## Description of the task
Beginning with the very first line, please reproduce the entries exactly through the line containing "flat_w = 14; // [6:0.5:24]".

## Task inputs
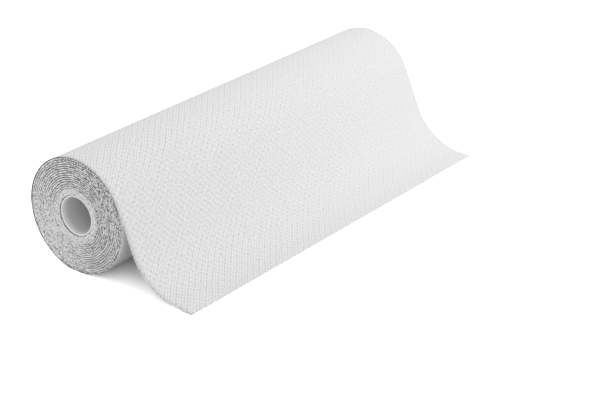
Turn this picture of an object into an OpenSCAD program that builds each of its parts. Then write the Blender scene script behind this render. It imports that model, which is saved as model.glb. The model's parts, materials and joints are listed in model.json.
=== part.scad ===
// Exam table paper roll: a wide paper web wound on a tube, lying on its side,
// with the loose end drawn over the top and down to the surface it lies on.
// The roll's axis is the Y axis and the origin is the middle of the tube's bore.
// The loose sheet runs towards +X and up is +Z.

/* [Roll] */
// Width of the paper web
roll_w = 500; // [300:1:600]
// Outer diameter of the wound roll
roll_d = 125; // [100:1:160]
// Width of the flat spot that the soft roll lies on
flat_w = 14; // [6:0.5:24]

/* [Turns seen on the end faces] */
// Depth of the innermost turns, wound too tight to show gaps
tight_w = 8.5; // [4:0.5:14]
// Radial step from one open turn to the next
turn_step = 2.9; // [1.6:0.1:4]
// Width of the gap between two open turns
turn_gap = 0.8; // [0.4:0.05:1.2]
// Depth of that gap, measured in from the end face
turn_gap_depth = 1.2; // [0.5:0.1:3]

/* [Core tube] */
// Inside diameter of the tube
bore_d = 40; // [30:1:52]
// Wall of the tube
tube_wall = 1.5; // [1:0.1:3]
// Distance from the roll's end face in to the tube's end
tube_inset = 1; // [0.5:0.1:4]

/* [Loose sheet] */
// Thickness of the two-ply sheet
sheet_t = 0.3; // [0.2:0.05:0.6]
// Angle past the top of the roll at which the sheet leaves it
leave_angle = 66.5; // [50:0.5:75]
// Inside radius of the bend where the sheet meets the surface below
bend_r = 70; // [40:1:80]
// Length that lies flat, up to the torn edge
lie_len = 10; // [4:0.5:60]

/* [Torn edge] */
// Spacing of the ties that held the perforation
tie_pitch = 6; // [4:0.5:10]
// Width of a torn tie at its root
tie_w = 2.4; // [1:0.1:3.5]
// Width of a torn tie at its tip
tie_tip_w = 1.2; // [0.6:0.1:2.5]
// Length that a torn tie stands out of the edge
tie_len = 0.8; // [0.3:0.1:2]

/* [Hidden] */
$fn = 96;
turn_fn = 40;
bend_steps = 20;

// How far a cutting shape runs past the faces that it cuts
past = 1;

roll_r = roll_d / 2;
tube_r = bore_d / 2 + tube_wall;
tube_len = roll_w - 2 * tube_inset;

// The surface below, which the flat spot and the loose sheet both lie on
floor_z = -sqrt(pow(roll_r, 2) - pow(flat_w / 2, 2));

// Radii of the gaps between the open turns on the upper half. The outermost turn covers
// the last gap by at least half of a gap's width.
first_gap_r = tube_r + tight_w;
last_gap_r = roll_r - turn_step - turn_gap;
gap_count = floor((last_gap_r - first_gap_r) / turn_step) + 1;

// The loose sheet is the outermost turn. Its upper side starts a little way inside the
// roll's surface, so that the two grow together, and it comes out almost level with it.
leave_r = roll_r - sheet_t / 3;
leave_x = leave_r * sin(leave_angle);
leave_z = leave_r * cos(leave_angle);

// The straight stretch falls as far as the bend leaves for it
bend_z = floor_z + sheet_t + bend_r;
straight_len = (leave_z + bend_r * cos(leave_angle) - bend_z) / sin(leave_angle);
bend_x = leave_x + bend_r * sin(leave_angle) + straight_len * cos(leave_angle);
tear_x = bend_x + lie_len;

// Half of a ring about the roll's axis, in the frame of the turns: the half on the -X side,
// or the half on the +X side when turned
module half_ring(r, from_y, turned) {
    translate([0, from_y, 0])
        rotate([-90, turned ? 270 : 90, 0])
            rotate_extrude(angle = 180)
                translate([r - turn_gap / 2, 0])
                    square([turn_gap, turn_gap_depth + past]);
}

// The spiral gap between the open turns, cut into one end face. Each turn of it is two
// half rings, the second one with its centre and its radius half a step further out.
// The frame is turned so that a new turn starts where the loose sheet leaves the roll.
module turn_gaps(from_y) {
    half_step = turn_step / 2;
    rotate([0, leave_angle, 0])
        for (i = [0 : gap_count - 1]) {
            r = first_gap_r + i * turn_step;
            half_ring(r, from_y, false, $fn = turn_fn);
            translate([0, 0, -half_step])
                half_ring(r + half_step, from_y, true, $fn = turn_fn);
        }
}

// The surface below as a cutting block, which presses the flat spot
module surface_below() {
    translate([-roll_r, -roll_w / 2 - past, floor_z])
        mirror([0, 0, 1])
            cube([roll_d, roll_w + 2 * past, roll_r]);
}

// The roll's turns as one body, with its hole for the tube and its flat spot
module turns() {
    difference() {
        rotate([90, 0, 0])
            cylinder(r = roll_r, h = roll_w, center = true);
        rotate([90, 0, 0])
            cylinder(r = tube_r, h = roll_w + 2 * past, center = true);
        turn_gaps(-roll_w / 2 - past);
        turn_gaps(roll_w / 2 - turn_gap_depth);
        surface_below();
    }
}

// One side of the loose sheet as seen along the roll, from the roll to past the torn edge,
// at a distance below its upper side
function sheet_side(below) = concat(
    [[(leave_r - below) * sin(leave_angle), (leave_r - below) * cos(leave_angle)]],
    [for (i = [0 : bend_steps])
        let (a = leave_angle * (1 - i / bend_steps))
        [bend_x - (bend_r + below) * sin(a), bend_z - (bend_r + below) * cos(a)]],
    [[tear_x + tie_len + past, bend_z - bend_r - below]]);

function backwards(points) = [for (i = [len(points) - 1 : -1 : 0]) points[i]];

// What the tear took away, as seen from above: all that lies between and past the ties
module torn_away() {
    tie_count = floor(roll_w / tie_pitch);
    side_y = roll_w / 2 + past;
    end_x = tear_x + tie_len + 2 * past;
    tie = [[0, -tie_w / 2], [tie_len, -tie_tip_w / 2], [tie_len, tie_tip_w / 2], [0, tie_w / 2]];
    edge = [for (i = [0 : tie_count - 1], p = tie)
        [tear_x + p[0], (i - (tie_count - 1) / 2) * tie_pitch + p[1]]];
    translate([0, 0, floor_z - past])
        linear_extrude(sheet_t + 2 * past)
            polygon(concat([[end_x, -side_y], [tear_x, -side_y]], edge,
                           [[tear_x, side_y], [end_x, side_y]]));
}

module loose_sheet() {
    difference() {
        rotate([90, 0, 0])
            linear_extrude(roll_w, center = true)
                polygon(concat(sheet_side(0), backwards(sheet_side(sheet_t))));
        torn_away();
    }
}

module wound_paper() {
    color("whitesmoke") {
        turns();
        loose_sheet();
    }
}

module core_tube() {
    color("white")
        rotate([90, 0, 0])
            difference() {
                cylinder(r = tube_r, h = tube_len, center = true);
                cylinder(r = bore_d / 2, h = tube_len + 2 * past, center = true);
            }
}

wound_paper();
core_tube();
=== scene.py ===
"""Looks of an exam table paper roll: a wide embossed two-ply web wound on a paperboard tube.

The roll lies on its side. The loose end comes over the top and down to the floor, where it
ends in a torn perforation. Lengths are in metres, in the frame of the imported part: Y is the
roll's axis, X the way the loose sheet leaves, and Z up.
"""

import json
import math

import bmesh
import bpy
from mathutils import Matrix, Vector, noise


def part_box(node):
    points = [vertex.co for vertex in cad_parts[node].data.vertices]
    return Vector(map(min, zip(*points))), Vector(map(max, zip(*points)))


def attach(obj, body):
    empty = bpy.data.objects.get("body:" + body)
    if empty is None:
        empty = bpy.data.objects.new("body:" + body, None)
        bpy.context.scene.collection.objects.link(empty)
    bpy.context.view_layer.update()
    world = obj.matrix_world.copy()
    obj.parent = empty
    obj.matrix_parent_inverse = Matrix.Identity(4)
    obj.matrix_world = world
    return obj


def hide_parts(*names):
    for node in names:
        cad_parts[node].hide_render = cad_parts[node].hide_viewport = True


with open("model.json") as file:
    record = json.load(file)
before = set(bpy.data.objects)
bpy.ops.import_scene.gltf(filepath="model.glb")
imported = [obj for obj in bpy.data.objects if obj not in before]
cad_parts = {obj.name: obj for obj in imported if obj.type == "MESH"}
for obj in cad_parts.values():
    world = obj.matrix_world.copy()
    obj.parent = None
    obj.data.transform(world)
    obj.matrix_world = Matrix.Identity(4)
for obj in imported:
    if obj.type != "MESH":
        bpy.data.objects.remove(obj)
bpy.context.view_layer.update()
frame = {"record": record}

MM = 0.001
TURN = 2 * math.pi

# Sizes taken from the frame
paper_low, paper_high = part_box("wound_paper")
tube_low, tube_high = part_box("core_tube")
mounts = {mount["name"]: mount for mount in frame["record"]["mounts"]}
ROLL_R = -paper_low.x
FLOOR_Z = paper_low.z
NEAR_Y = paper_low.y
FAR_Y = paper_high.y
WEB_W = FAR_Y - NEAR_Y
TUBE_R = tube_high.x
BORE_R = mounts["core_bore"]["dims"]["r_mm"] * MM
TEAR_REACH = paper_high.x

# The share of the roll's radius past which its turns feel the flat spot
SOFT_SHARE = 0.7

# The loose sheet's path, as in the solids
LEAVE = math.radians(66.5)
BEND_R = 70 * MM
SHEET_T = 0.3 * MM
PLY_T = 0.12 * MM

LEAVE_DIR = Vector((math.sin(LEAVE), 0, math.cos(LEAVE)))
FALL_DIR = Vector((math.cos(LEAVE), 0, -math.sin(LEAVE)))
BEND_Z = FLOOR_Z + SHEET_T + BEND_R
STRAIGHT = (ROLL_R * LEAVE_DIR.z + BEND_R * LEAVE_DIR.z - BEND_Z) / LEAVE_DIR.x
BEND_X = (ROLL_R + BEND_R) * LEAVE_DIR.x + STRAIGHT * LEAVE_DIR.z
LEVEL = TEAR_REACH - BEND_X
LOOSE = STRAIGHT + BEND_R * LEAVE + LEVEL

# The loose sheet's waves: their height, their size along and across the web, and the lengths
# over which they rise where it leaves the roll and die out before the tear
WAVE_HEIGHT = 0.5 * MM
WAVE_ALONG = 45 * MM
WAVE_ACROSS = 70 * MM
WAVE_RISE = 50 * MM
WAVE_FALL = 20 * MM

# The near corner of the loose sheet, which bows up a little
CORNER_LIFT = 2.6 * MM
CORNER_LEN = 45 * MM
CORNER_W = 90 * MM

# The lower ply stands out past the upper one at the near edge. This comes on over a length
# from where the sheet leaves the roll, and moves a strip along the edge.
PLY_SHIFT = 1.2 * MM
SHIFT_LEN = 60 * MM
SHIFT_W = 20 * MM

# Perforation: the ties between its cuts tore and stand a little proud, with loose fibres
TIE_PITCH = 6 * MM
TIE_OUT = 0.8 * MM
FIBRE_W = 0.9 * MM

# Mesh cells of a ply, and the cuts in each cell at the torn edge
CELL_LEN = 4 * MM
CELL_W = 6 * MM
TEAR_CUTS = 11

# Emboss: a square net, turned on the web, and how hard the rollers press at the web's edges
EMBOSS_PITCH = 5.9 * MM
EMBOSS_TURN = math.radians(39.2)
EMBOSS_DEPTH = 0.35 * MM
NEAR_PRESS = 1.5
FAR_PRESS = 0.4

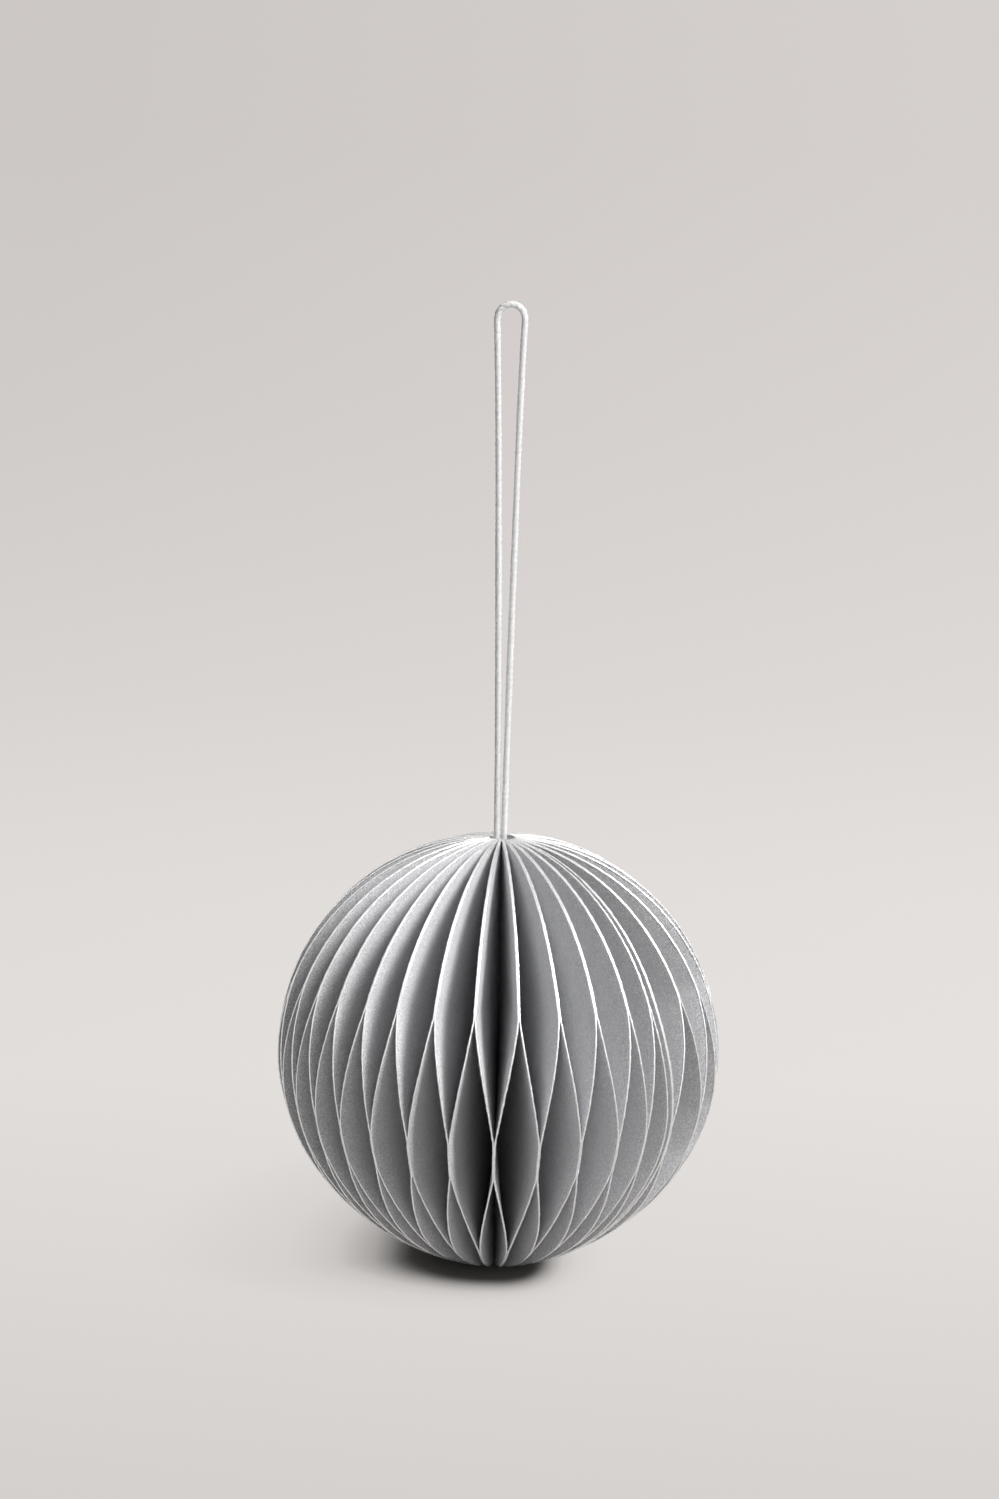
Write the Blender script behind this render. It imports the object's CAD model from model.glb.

## Result of this task
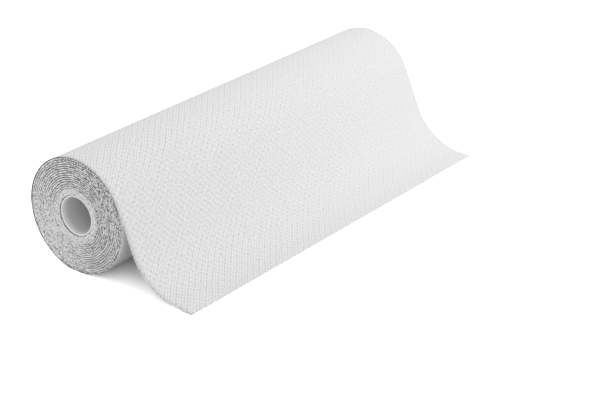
Turn this picture of an object into an OpenSCAD program that builds each of its parts. Then write the Blender scene script behind this render. It imports that model, which is saved as model.glb. The model's parts, materials and joints are listed in model.json.
=== part.scad ===
// Exam table paper roll: a wide paper web wound on a tube, lying on its side,
// with the loose end drawn over the top and down to the surface it lies on.
// The roll's axis is the Y axis and the origin is the middle of the tube's bore.
// The loose sheet runs towards +X and up is +Z.

/* [Roll] */
// Width of the paper web
roll_w = 500; // [300:1:600]
// Outer diameter of the wound roll
roll_d = 125; // [100:1:160]
// Width of the flat spot that the soft roll lies on
flat_w = 14; // [6:0.5:24]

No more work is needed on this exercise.